* _WORK INSTRUCTIONS_
A precise retyping is required of every line from the one containing "if empty is" down to the one containing "return (low(node) + high(node)) / 2", both included, and of no other line.

* _PROVIDED DATA_
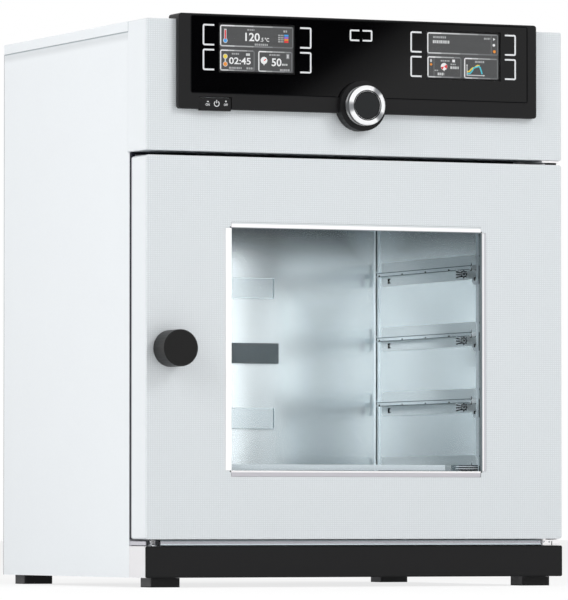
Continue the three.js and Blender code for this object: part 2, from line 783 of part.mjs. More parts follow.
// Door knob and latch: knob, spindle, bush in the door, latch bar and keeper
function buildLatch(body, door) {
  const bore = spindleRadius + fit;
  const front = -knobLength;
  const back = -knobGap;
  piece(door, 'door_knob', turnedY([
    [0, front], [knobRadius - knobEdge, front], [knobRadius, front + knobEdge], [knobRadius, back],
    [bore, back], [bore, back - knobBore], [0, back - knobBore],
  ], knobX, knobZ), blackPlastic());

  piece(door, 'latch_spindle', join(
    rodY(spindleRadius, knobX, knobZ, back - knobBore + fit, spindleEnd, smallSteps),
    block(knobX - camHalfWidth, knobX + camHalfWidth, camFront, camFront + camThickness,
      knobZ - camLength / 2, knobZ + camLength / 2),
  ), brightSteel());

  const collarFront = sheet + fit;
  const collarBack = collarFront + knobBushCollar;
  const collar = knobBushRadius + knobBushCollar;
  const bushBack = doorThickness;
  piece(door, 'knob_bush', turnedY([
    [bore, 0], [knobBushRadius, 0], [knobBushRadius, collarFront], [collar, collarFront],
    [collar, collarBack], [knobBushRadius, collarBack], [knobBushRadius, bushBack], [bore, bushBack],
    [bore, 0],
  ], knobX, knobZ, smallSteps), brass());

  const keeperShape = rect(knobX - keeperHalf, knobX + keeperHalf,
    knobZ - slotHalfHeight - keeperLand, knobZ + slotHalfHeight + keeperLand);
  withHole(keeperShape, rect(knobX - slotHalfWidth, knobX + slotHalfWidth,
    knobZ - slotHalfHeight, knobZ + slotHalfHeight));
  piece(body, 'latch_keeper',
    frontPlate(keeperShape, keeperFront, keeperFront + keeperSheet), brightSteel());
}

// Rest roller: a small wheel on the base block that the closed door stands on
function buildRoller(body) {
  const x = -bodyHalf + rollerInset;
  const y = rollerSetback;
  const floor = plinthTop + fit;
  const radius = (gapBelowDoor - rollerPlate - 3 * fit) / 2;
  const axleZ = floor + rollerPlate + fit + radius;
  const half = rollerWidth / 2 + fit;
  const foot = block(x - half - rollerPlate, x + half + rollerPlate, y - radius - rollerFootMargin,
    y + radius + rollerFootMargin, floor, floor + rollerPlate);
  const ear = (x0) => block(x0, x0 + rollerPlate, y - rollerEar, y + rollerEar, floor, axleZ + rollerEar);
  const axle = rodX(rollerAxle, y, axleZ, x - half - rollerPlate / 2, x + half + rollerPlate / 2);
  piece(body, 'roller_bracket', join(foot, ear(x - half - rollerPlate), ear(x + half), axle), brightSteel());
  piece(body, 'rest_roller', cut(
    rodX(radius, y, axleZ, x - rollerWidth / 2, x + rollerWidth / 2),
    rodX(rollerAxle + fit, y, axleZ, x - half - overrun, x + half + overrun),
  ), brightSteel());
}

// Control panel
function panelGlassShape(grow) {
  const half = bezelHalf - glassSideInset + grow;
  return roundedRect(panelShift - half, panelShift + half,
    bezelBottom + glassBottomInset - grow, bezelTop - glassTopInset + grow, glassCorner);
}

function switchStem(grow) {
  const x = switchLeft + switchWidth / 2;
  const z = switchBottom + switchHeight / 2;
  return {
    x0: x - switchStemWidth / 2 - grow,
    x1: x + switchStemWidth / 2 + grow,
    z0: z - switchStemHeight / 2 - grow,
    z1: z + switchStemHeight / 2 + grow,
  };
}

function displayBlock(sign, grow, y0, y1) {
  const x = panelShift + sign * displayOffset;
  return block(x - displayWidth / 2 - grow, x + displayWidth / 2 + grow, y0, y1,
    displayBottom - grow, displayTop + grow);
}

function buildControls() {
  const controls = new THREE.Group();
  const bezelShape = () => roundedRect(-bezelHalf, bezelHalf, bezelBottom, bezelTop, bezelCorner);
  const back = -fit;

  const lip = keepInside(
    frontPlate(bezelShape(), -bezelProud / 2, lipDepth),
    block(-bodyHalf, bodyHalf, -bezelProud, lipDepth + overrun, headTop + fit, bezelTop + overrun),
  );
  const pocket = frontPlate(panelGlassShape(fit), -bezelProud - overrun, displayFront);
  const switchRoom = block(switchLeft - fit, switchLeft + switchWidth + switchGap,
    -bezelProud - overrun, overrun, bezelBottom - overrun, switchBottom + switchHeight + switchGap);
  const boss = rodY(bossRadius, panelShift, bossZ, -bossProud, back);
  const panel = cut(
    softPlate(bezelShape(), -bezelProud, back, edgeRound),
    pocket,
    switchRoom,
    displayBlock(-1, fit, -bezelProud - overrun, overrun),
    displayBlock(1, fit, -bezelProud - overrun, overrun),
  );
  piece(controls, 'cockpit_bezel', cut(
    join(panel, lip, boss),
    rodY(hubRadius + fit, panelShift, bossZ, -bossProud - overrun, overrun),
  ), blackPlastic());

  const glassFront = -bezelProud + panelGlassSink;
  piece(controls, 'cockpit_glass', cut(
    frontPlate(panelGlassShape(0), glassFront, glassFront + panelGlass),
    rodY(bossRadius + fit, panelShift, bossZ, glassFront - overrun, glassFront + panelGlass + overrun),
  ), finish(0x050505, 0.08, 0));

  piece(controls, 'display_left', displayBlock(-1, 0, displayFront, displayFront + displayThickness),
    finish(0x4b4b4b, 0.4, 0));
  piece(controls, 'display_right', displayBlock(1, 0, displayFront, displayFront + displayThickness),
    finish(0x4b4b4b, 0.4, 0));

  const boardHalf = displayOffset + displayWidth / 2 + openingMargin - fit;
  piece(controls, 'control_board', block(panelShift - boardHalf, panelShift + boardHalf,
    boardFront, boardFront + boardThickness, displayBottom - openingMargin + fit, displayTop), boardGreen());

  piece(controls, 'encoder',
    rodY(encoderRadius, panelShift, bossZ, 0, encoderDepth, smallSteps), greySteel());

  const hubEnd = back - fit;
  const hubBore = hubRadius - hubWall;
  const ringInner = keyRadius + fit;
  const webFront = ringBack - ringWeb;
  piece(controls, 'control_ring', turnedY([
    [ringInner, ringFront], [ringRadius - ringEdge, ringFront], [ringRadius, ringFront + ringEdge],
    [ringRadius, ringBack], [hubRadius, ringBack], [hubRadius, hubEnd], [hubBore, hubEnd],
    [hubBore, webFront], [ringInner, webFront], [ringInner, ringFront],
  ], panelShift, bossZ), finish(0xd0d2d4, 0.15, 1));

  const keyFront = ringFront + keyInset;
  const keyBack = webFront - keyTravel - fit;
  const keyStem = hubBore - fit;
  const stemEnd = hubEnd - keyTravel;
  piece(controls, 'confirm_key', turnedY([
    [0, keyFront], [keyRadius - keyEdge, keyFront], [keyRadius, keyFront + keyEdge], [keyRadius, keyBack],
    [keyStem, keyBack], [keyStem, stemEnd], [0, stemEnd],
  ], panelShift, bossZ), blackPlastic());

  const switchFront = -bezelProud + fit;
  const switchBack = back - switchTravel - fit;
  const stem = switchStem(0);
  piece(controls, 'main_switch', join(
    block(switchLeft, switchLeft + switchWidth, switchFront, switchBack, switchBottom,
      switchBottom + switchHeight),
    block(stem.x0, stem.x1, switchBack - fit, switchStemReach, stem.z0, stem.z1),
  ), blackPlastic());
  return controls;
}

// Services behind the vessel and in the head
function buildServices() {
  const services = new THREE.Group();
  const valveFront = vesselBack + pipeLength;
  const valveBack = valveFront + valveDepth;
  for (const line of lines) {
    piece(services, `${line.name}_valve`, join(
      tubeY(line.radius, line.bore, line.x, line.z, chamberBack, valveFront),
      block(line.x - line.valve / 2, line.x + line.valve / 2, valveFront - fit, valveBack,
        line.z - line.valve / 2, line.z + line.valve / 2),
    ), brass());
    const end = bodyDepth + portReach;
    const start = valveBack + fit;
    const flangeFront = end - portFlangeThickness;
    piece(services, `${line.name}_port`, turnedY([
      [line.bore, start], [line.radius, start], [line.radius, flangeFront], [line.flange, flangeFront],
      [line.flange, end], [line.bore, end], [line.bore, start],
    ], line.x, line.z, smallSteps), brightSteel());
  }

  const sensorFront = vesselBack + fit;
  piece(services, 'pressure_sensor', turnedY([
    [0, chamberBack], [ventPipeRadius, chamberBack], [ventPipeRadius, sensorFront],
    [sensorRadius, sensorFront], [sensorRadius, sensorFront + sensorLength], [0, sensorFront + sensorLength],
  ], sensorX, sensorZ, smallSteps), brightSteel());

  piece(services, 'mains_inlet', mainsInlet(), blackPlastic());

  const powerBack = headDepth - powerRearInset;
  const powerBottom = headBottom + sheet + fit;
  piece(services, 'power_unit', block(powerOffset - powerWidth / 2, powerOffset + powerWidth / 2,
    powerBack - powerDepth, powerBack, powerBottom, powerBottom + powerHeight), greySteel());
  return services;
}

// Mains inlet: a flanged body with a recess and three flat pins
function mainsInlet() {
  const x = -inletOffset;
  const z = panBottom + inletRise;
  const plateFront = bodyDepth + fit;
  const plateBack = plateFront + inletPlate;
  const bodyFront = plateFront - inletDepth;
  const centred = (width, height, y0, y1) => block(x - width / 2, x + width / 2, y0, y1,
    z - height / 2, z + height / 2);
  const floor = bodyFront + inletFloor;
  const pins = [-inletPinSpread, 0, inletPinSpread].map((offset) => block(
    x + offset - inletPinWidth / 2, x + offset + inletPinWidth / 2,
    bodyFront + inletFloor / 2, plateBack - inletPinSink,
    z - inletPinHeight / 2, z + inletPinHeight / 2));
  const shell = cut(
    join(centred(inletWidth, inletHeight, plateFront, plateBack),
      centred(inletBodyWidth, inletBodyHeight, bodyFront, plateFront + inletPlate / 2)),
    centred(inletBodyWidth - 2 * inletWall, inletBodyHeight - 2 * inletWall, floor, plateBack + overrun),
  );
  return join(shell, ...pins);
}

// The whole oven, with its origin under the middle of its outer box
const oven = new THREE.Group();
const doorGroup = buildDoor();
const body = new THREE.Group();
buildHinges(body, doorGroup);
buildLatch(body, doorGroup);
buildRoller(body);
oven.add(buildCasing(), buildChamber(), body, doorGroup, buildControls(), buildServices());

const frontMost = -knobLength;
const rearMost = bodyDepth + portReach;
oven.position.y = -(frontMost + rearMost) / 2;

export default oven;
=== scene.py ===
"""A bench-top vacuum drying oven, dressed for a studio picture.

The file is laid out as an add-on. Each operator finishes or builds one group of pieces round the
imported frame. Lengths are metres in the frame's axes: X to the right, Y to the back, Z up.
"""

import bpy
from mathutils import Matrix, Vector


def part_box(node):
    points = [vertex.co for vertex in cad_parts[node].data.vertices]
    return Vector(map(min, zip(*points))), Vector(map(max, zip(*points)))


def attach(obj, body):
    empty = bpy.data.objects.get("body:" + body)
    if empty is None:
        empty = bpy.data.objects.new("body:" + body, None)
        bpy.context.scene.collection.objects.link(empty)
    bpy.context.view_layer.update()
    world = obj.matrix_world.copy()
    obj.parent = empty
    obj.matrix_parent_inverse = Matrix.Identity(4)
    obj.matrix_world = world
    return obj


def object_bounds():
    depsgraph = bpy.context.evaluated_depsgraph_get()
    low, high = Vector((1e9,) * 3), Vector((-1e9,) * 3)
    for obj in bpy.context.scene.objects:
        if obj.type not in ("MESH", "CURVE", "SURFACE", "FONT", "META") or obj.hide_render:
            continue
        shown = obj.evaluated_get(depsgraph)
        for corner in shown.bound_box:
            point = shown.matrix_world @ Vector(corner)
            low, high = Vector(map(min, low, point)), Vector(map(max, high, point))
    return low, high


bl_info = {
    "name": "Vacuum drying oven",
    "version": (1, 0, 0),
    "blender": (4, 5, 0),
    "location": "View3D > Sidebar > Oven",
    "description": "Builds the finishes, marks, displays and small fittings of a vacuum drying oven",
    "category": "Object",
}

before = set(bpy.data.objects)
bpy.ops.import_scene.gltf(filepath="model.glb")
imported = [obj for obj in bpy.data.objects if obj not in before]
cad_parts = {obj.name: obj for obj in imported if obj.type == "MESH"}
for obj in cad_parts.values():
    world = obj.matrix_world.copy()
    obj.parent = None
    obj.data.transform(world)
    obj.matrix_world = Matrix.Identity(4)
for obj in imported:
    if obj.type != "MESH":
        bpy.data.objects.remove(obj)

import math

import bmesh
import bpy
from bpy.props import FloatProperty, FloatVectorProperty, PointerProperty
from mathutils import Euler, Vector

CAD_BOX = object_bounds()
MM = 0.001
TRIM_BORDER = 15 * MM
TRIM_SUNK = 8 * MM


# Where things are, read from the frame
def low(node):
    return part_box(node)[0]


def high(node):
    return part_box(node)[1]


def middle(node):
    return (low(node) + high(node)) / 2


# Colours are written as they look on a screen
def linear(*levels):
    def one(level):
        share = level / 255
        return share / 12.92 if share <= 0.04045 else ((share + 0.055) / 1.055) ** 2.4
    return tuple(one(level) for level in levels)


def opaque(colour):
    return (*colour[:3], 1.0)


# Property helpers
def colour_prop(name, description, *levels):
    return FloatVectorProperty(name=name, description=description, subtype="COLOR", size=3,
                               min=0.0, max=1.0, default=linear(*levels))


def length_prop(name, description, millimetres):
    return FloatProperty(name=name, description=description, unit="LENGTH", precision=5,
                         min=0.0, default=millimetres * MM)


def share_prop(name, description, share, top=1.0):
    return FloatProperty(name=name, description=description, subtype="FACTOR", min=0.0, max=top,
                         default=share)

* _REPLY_
    if empty is None:
        empty = bpy.data.objects.new("body:" + body, None)
        bpy.context.scene.collection.objects.link(empty)
    bpy.context.view_layer.update()
    world = obj.matrix_world.copy()
    obj.parent = empty
    obj.matrix_parent_inverse = Matrix.Identity(4)
    obj.matrix_world = world
    return obj


def object_bounds():
    depsgraph = bpy.context.evaluated_depsgraph_get()
    low, high = Vector((1e9,) * 3), Vector((-1e9,) * 3)
    for obj in bpy.context.scene.objects:
        if obj.type not in ("MESH", "CURVE", "SURFACE", "FONT", "META") or obj.hide_render:
            continue
        shown = obj.evaluated_get(depsgraph)
        for corner in shown.bound_box:
            point = shown.matrix_world @ Vector(corner)
            low, high = Vector(map(min, low, point)), Vector(map(max, high, point))
    return low, high


bl_info = {
    "name": "Vacuum drying oven",
    "version": (1, 0, 0),
    "blender": (4, 5, 0),
    "location": "View3D > Sidebar > Oven",
    "description": "Builds the finishes, marks, displays and small fittings of a vacuum drying oven",
    "category": "Object",
}

before = set(bpy.data.objects)
bpy.ops.import_scene.gltf(filepath="model.glb")
imported = [obj for obj in bpy.data.objects if obj not in before]
cad_parts = {obj.name: obj for obj in imported if obj.type == "MESH"}
for obj in cad_parts.values():
    world = obj.matrix_world.copy()
    obj.parent = None
    obj.data.transform(world)
    obj.matrix_world = Matrix.Identity(4)
for obj in imported:
    if obj.type != "MESH":
        bpy.data.objects.remove(obj)

import math

import bmesh
import bpy
from bpy.props import FloatProperty, FloatVectorProperty, PointerProperty
from mathutils import Euler, Vector

CAD_BOX = object_bounds()
MM = 0.001
TRIM_BORDER = 15 * MM
TRIM_SUNK = 8 * MM


# Where things are, read from the frame
def low(node):
    return part_box(node)[0]


def high(node):
    return part_box(node)[1]


def middle(node):
    return (low(node) + high(node)) / 2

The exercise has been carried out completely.